There are no rules on dealing with this because every situation is unique. We all have been cursed to write our own damned rule books on the suicide of our loved ones as we go along, and only one person in the universe will ever truly understand them. Unfortunately that is us - the unwilling authors.
Peace to all of us,
Tusk
sharon smith
Location: UK
07/18/09 07:07:15 pm
my bro aged 36 hung himself last october what a tradegy will never get over it his name was glenn thomson i dont know how i will ever get through qall this dont know
Tusk
Location: 0
07/17/09 12:07:16 am
Good night my brother, and happy birthday to you. I wish I had known a year ago that we didn't have another one to celebrate together. It kills me that there was no real celebration. I love you Rem.
RAINIE
Location: USWA
07/16/09 12:07:38 am
HI,,
I'VE LOST TWO SONS,,
ROCKY TO A MOTORCYCLE ACCIDENT AND RONNIE TO SUICIDE..
WHEN ROCKY DIED,,RONNIE LOST NOT JUST HIS LITTLE BROTHER BUT THEY WERE "BEST BUDS" FROM THE START..
RONNIE NEVER ADJUSTED TO LIFE WITHOUT ROCKY,,
AND TEN YRS AFTER ROCKY DIED RONNIE DIED OF SUICIDE.
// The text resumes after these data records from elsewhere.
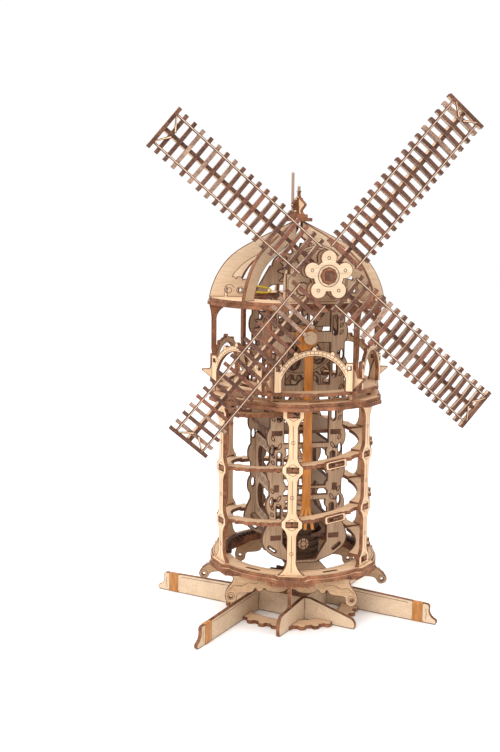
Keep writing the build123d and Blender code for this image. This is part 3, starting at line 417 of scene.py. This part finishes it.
for name, thing in sorted(nodes.items()):
    mesh = thing.data
    mesh.materials.clear()
    if name in BANDS:
        mesh.materials.append(BANDS[name])
        continue
    if name in RODS or name in TALL_RODS:
        mesh.materials.append(dowel_tall if name in TALL_RODS else dowel)
        if name == "windshaft":
            mesh.materials.append(dark_edge)
            for polygon in mesh.polygons:
                polygon.material_index = 1 if polygon.center.y < SHAFT_END * MM else 0
        continue
    face = flat_face if name in FLAT_NODES else tall_face
    rim = dark_edge if name in DEEP_EDGE_NODES else edge
    # near-black colour: smoked wood, and painted shade on the toothed ring
    if name in SMOKE_AND_SHADE_NODES:
        face, rim = smoke_and_shade_face, smoke_and_shade_edge
    # the inner frame and its gears wear birch darkened as painted shade
    if name in FRAME_NODES:
        face, rim = inner_shade_face, dark_edge
    if name in LEG_NODES:
        face = leg_face
    if name in SLATS:
        face = slat_side
    if name == "sail_rails":
        face = rail_face
    if name == "scroll_plates":
        face = shaded_face
    mesh.materials.append(face)
    mesh.materials.append(rim)
    places, triangles, owner = solids(mesh)
    veneer_side, normal = plate_normals(places, triangles, owner, FIXED.get(name))
    index = np.where(veneer_side, 0, 1).astype(np.int32)
    if name in SLATS:
        for extra in (rail_face, tan_edge, red_edge):
            mesh.materials.append(extra)
        for solid in np.unique(owner):
            own = owner == solid
            index[own & veneer_side] = random.choice((0, 0, 2))
            index[own & ~veneer_side] = random.choice((1, 1, 3, 4))
    middle = places[triangles].mean(axis=1)
    if name == "hub_plates":
        index[middle[:, 1] < BOSS_FACE * MM] = 1
    if name == "gallery_posts":
        index[middle[:, 2] > DARK_POST_Z * MM] = 1
    mesh.polygons.foreach_set("material_index", index)
    mesh.update()
    if name not in SMOKE_AND_SHADE_NODES:
        width = FRAME_SCORCH if name in FRAME_NODES else SCORCH
        scorch_lines("scorch_" + name, thing["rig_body"], places, triangles, veneer_side, normal, width)


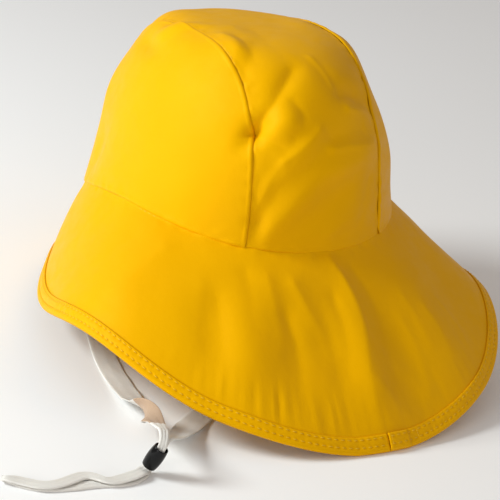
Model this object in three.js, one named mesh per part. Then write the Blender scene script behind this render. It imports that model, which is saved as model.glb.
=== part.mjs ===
// Sou'wester rain hat: a three-panel crown, a brim that is short in front and long behind, a bound
// rim, and a flat chin tape doubled through a barrel lock. Sizes in mm, +Z up, front faces -Y.
import * as THREE from "three";

const CLOTH = 1.2; // coated cloth wall
const GAP = 0.3; // between neighbouring pieces

// The hat is drawn about the middle of its head opening: x to the wearer's left, y to the rear.
const HEAD_LENGTH_HALF = 104;
const HEAD_WIDTH_HALF = 92.7;
const HEAD_PLAN_POWER = 2.1; // 2 is an ellipse, more is squarer
const CROWN_HEIGHT = 113.5;
const TOP_BEND = 3.0; // how late the crown turns in, seen from the side
const TOP_CORNER = 3.7;
const SIDE_LEAN = 0.335; // share of the width lost by the top
const SHOULDER = 4.6; // squareness of the crown seen from the front
const SEAM_SIDE_RISE = 10.1; // the brim seam climbs over the ears
const SEAM_REAR_RISE = 6.7; // and stands higher behind than in front

const BRIM_SPREAD = 83.5; // how far the rear tip of the brim stands out past the head
const BRIM_FALL = 96.8; // and how far it hangs down
// Rim by azimuth from the front, as shares of those two; the two sides mirror each other.
const RIM_STEP = 30;
const RIM = [
  { spread: 0.289, fall: 0.649 },
  { spread: 0.250, fall: 0.606 },
  { spread: 0.258, fall: 0.566 },
  { spread: 0.486, fall: 0.590 },
  { spread: 0.788, fall: 0.480 },
  { spread: 0.965, fall: 0.798 },
  { spread: 1.000, fall: 1.000 },
];
const RIM_SETTLE = 0.9; // cloth flattened where the rim stands on the ground
const BRIM_BULGE = 2.0;

const BAND_WIDTH = 9;
const BAND_CLOTH = 1.0;
const BAND_JOIN = 181; // azimuth of the band's visible end
const BAND_LAP = 14; // its folded end is doubled over this length
const BAND_LAP_RISE = 0.9;

const STRIP_HALF_FOOT = 47.4;
const STRIP_HALF_TOP = 41.2;

const CROWN_FOLD = 4.5; // depth of the deepest dent in the crown
// Its dents and folds. Middle: shares of the half width, half length and height of the crown;
// half length and half width: of the crown's height; height outwards: of the deepest dent.
const CROWN_FOLDS = [
  { at: [0.453, 0.788, 0.594], run: [-0.55, 0.1, 0.5], long: 0.114, wide: 0.052, high: -1 }, // pinch on the rear left seam
  { at: [0.216, 0.731, 0.838], run: [-0.7, -0.35, 0.62], long: 0.131, wide: 0.052, high: -0.49 }, // valley above it
  { at: [0.291, 0.856, 0.664], run: [-0.5, 0.1, -0.8], long: 0.131, wide: 0.096, high: 0.71 }, // bulge beside it
  { at: [0.248, 0.952, 0.218], run: [-0.6, 0.14, 0.78], long: 0.227, wide: 0.07, high: 0.53 },
  { at: [-0.205, 0.933, 0.445], run: [-0.94, -0.3, 0.17], long: 0.245, wide: 0.07, high: 0.58 },
  { at: [0.194, 0.933, 0.48], run: [-0.68, 0.03, 0.73], long: 0.175, wide: 0.052, high: 0.4 },
  { at: [-0.022, 0.962, 0.245], run: [-0.8, 0, 0.6], long: 0.227, wide: 0.079, high: -0.4 },
  { at: [-0.065, 0.721, 0.891], run: [-0.35, 0.75, -0.56], long: 0.131, wide: 0.052, high: -0.44 },
  { at: [-0.313, 0.769, 0.742], run: [-0.82, -0.2, -0.5], long: 0.175, wide: 0.061, high: -0.53 },
  { at: [0.453, 0.894, 0.14], run: [0.05, 0, 1], long: 0.105, wide: 0.044, high: -0.36 },
  { at: [0.388, 0.394, 0.961], run: [-0.1, 1, -0.2], long: 0.148, wide: 0.087, high: 0.67 }, // full shoulder of the seam
  { at: [0.496, -0.135, 0.961], run: [-0.6, 0.7, 0.3], long: 0.175, wide: 0.052, high: 0.58 }, // fold at the top left
  { at: [0.626, -0.288, 0.856], run: [0.1, 1, -0.1], long: 0.175, wide: 0.061, high: -0.58 },
  { at: [-0.518, 0.288, 0.908], run: [0.1, 1, -0.1], long: 0.21, wide: 0.114, high: 0.8 }, // corner of the far shoulder
  { at: [-0.388, 0.019, 0.978], run: [0.3, 1, 0], long: 0.245, wide: 0.114, high: 0.44 },
  { at: [0.324, -0.5, 0.943], run: [0.3, 1, 0], long: 0.192, wide: 0.131, high: 0.58 }, // full front of the top
  { at: [0.669, -0.615, 0.541], run: [0.1, 0.1, 1], long: 0.15, wide: 0.131, high: 0.53 },
  { at: [-0.69, 0.635, 0.419], run: [0, 0, 1], long: 0.192, wide: 0.131, high: 0.58 },
  { at: [-0.755, -0.135, 0.576], run: [0.2, 0.2, 0.9], long: 0.21, wide: 0.105, high: -0.53 },
  { at: [0.852, -0.413, 0.227], run: [0.2, 0.1, 1], long: 0.16, wide: 0.114, high: -0.85 },
];

const BRIM_FOLD = 3.2; // height of the long ridge down the neck brim
// Folds of the brim: azimuth, share of the way down, half spans, height as a share of that ridge.
const BRIM_FOLDS = [
  { azimuth: 182, down: 0.55, turn: 5.5, long: 0.42, high: 1 },
  { azimuth: 193, down: 0.6, turn: 6, long: 0.35, high: -0.75 },
  { azimuth: 173, down: 0.48, turn: 4.5, long: 0.2, high: -0.81 },
  { azimuth: 164, down: 0.54, turn: 5, long: 0.24, high: -0.75 },
  { azimuth: 154, down: 0.6, turn: 5, long: 0.3, high: 0.56 },
  { azimuth: 145, down: 0.55, turn: 5, long: 0.22, high: -0.81 },
  { azimuth: 122, down: 0.6, turn: 14, long: 0.4, high: 0.5 },
  { azimuth: 206, down: 0.62, turn: 6, long: 0.36, high: 0.62 },
  { azimuth: 222, down: 0.5, turn: 8, long: 0.3, high: -0.81 },
  { azimuth: 245, down: 0.5, turn: 14, long: 0.35, high: -0.69 },
  { azimuth: 318, down: 0.6, turn: 12, long: 0.35, high: 0.44 },
  { azimuth: 30, down: 0.55, turn: 11, long: 0.35, high: 0.44 },
];

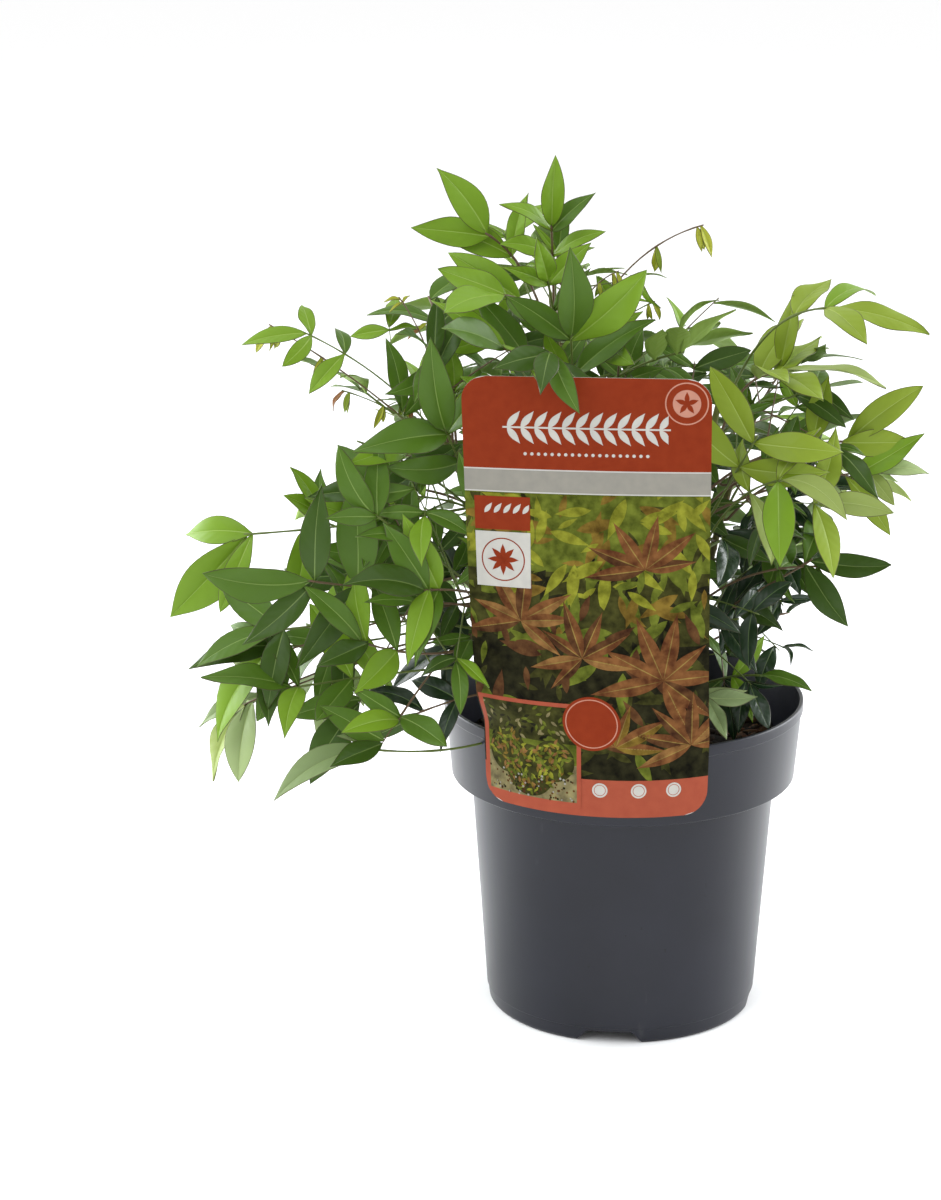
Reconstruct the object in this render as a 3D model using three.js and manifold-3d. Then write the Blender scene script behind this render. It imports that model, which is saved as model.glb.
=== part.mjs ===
// Heavenly bamboo, a young evergreen shrub of upright canes and divided leaves, in its nursery pot.
// Millimetres, +Z up. The origin is the middle of the pot's underside, and the plant's front faces -Y.

import * as THREE from 'three';
import { mergeVertices } from 'three/addons/utils/BufferGeometryUtils.js';
import Module from 'manifold-3d';

const wasm = await Module();
wasm.setup();

// Driving dimensions

const GAP = 0.3; // clear air between neighbouring solids

const POT_HEIGHT = 152;
const RIM_RADIUS = 85;
const BAND_HEIGHT = 37.6; // the collar round the top of the pot
const BAND_FOOT_RADIUS = 81.3;
const BAND_STEP = 1.6; // height of the slope under the collar
const BODY_TOP_RADIUS = 72;
const BASE_RADIUS = 63.8;
const POT_WALL = 1.8;
const POT_SIDES = 48;
const BASE_ROUNDING = 1.5;
const LIP_ROUNDING = 0.8;
const DRAIN_HEIGHT = 6; // roof of the drainage ring under the pot
const DRAIN_SLOPE = 2; // how far the ring's walls lean
const CENTRE_DISC_RADIUS = 24;
const FOOT_RING_WIDTH = 6;
const NOTCH_COUNT = 4; // openings through the foot ring
const NOTCH_FOOT_WIDTH = 31;
const NOTCH_TOP_WIDTH = 21;
const NOTCH_CORNER = 1.5;
const FIRST_NOTCH_TURN = -97; // degrees about +Z from +X
const DRAIN_HOLE_COUNT = 6;
const DRAIN_HOLE_RADIUS = 4.5;
const DRAIN_HOLE_RING = 42; // radius of the circle that the holes stand on

const SOIL_TOP = 127;
const SOIL_CROWN = 3; // the middle of the soil stands this much higher
const SOIL_SHOULDER = [0.6, 0.7]; // a place on its slope, as shares of the radius and of the crown
const SOCKET_DEPTH = 12;
const SOCKET_REACH = 0.2; // share of a cane's length that its socket follows

const CARD_WIDTH = 110;
const CARD_FOOT = 120; // heights of the card's lower and upper edges
const CARD_TOP = 325;
const CARD_THICKNESS = 0.8;
const CARD_CORNER = 11;
const CARD_CLEARANCE = 1.3; // between the rim and the card
const CARD_TUCK = 0.05; // how far each millimetre below the rim leans in along the collar
const CARD_TURN = -12.8; // degrees round the pot from the front
const CARD_TOP_CENTRE = -22; // left of the pot's middle
const CARD_TOP_TURN = -4.5;
const CARD_LEAN = 2; // how far the top edge stands out past the rim line
const CARD_COLUMNS = 10;
const HANGER = { width: 34, rise: 3, drop: 24, thickness: 1, slope: 2.5 }; // strip over the rim behind it

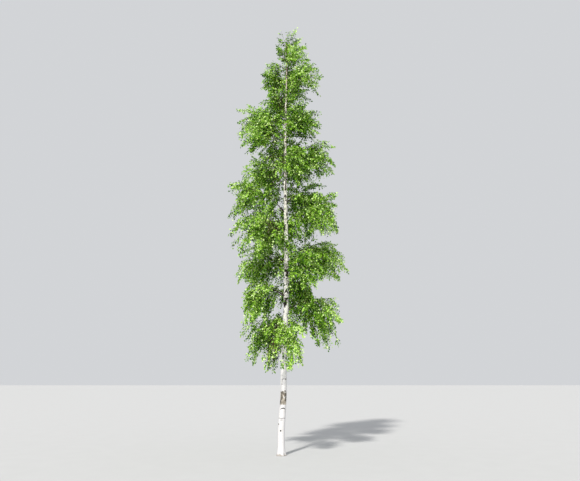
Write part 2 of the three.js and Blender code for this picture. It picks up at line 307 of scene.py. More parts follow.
# %% [markdown]
# Girth, lean and the crown's reach change smoothly with height, so each is a small function of the
# height. Tables read off by hand could give them too, but a formula has a value for every height.

# %% What changes with height
UP = np.array((0.0, 0.0, 1.0))
BREAST_HEIGHT = 1.3


def smoothstep(low, high, value):
    share = np.clip((value - low) / (high - low), 0, 1)
    return share * share * (3 - 2 * share)


def unit(vectors):
    return vectors / np.linalg.norm(vectors, axis=-1, keepdims=True)


def trunk_centre(height):
    """The middle of the trunk at a height, or at each height of an array."""
    height = np.asarray(height, float)
    leant = sum(share * smoothstep(low, high, height) for low, high, share in LEAN_STEPS)
    swept = SWEEP * np.sin(np.pi * (height - SWEEP_FROM) / SWEEP_HALF_WAVE)
    back = DEPTH_SWEEP * np.sin(2 * np.pi * height / DEPTH_WAVE)
    return np.stack((leant * (LEAN + swept), back, height), axis=-1)


def trunk_radius(height, angle):
    taper = TRUNK_RADIUS * np.maximum(0, 1 - height / TREE_HEIGHT) ** TAPER_POWER
    lobes = 1 + FLARE_LOBE_DEPTH * np.cos(FLARE_LOBES * angle)
    return taper + FLARE_OUT * np.exp(-height / FLARE_HEIGHT) * lobes


def crown_radius(height):
    if height < WIDEST_AT:
        return within((BASE_RADIUS, WIDEST), smoothstep(CROWN_BASE, WIDEST_AT, height))
    share = min(1, (height - WIDEST_AT) / (CROWN_TOP - WIDEST_AT))
    return WIDEST * (1 - share**TOP_ROUNDNESS)


breast_girth = 2 * float(trunk_radius(BREAST_HEIGHT, 0))
print("at breast height the trunk is", round(1000 * breast_girth), "mm across")

# %% [markdown]
# A limb, from the thickest bough to the finest shoot, is one arc: it sets out along a direction,
# sags under its own weight, and tapers. Each kind could be drawn by code of its own, but one class
# holds what they all share, so that a kind only needs its sizes.

# %% A limb
class Limb:
    """An arc that sets out along a direction, sags by a share of its length, and tapers."""

    def __init__(self, origin, direction, length, sag, girths, reach=0.0, up=0.0, seed=0):
        self.origin = origin
        self.direction = direction
        self.length = length
        self.sag = sag
        self.girths = girths
        self.reach = reach
        self.up = up
        self.seed = seed

    def point(self, share):
        share = np.asarray(share, float)[..., None]
        return self.origin + self.length * (self.direction * share - UP * self.sag * share * share)

    def chord_point(self, share, steps):
        """The same on straight pieces, which the solids are made of."""
        step = min(steps - 1, int(share * steps))
        ends = self.point(step / steps), self.point((step + 1) / steps)
        return within(ends, share * steps - step)

    def tangent(self, share):
        return unit(self.direction - UP * 2 * self.sag * share)

    def girth(self, share):
        return within(self.girths, share)


level_limb = Limb(np.zeros(3), np.array((1.0, 0.0, 0.0)), 1.0, 0.1, (0.02, 0.01))
print("a level limb of 1 m that sags by a tenth ends at", level_limb.point(1))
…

RONNIE LEFT TWO KIDS BEHIND AND ONE OF THEM ...NOW,,INTO THE FOURTH YR SINCE HIS DEATH..I AM NOW ABLE TO DIALOGE WITH HIM ABOUT HIS DAD....
BEFORE THIS NO ONE WOULD TALK TO ME ABOUT RONNIE..NOT EVEN THE ONE WHO TOLD ME HE WAS RONNIES' BEST FRIEND WILL SPEAK TO ME OF RONNIE....AND HE LIVES IN THE SAME TOWN I LIVE IN..
IN FACT I MADE AN APT WITH THIS PERSON AND TWO X'S THEY DIDN'T SHOW UP SO I FINALLY REALIZED HE DIDN'T WANT TO TALK ABOUT RONNIE WITH ME..
I KNOW ALL THE REASONS ....BUT THAT DOESN'T HELP ME AT ALL...
IS THIS USUAL??
I KNOW IF ROCKY WERE STILL ALIVE NO MATTER WHAT RONNIE WENT THRU HE'DA HAD ROCKY ..
RAINIE
Jamie
Location: USMD
07/14/09 11:07:47 am
A Message to Bill-
THANK YOU!!! Thank you for getting help for yourself. Your family are the lucky ones to not have to feel the pain that all of us do. You have not only saved yourself but so many others from the pain they would have felt, if you had decided to not seek help.
Just remember that it is a process to recovery and that help may not feel like it is working sometimes but it is....
Huge your family, talk to them but most importantly love each other.

Thank you again for sharing your thoughts, your step is one we wish our loved one's made.
We are proud you choose the right step!!!